I don't know how true it is and how much it owes to the perception of Hem as a bit of an action man but it does sound rather like him. Arrive back in town, get in the jeep and make sure the books are safe, belt off a few rounds at the Bosche then go to secure that other of his good friends - the booze from the cellar at the Ritz. (Not that I imagine yon Nazis had left a whole lot) Brilliant.
When I was browsing I found this account of what Sylvia was supposed to have said to Hem when he arrived. I like her reaction to the German officer, I hope it's true.
They closed me down, Hemingway, closed Shakespeare and Company down. How dare they, how dare they? One morning a very small and very brutish German officer came in and demanded to buy a copy of Joyce’s Finnegan’s Wake – demanded! Have you ever heard of such a thing? I told him I only had one copy left and that it was not for sale, not to him, not to anyone. Not for sale he screamed, do you know who I am, madam? Do you know who I am!? Naturally I didn’t know who he was, how could I? No. I have no idea who you are, nor do I wish to, I responded. But do you know who I am, sir? I am Sylvia Beach, who, in the nineteen twenties, knew D.H. Lawrence, Ernest Hemingway, Ford Maddox Ford, Morley Callaghan, Scott Fitzgerald – well, who didn’t I know, Hemingway – and that I was the first to publish Joyce’s Ulysses when no one else would touch him. Do not come into my shop, whoever you are, I said, and demand anything from me. Do you hear me, sir?
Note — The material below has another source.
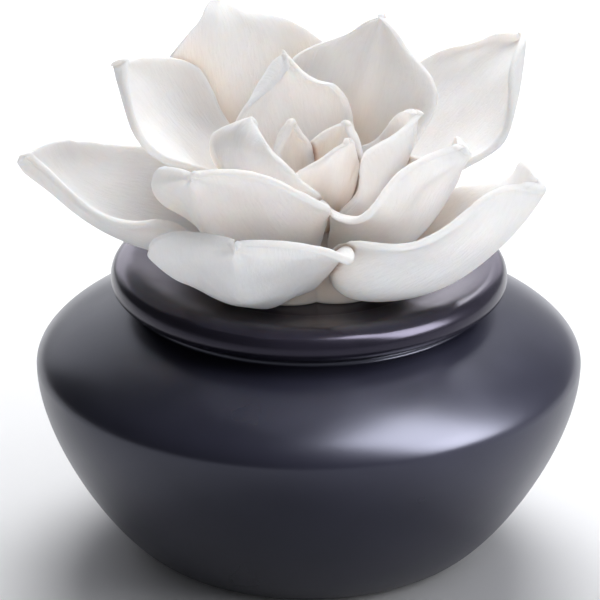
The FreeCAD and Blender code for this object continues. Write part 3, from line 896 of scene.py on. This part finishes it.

Well he went quite silly then, acted like a little boy, started knocking books off the shelves, and then told me the shop was now closed until further notice. Good, I responded, then I won’t have to deal with the likes of you will I, even if you do read James Joyce, who, I told him, would not want his books read by the rapists of Poland, Belgium and France. With that he slapped me twice in the face, and then marched out and placed an armed guard in front of the shop door. Of course the guard was a pussy cat – a Zane Grey fan too – and over the next few days Adrienne and I were able to move all the stock into the apartment, with business pretty much continuing as usual. We moved back in here last week. Did I do well, Hemingway?
I love the story of Shakespeare and Company, such a great shop and so of it's time. I love reading about Paris in that era with the talents of so many writers and musicians and other creative people being thrown together in the general sense of high living that followed the end of the first world war. I really want to write something set there it at some point, though sadly I got side tracked when I started so my novel set there is only at about six thousand words at the moment.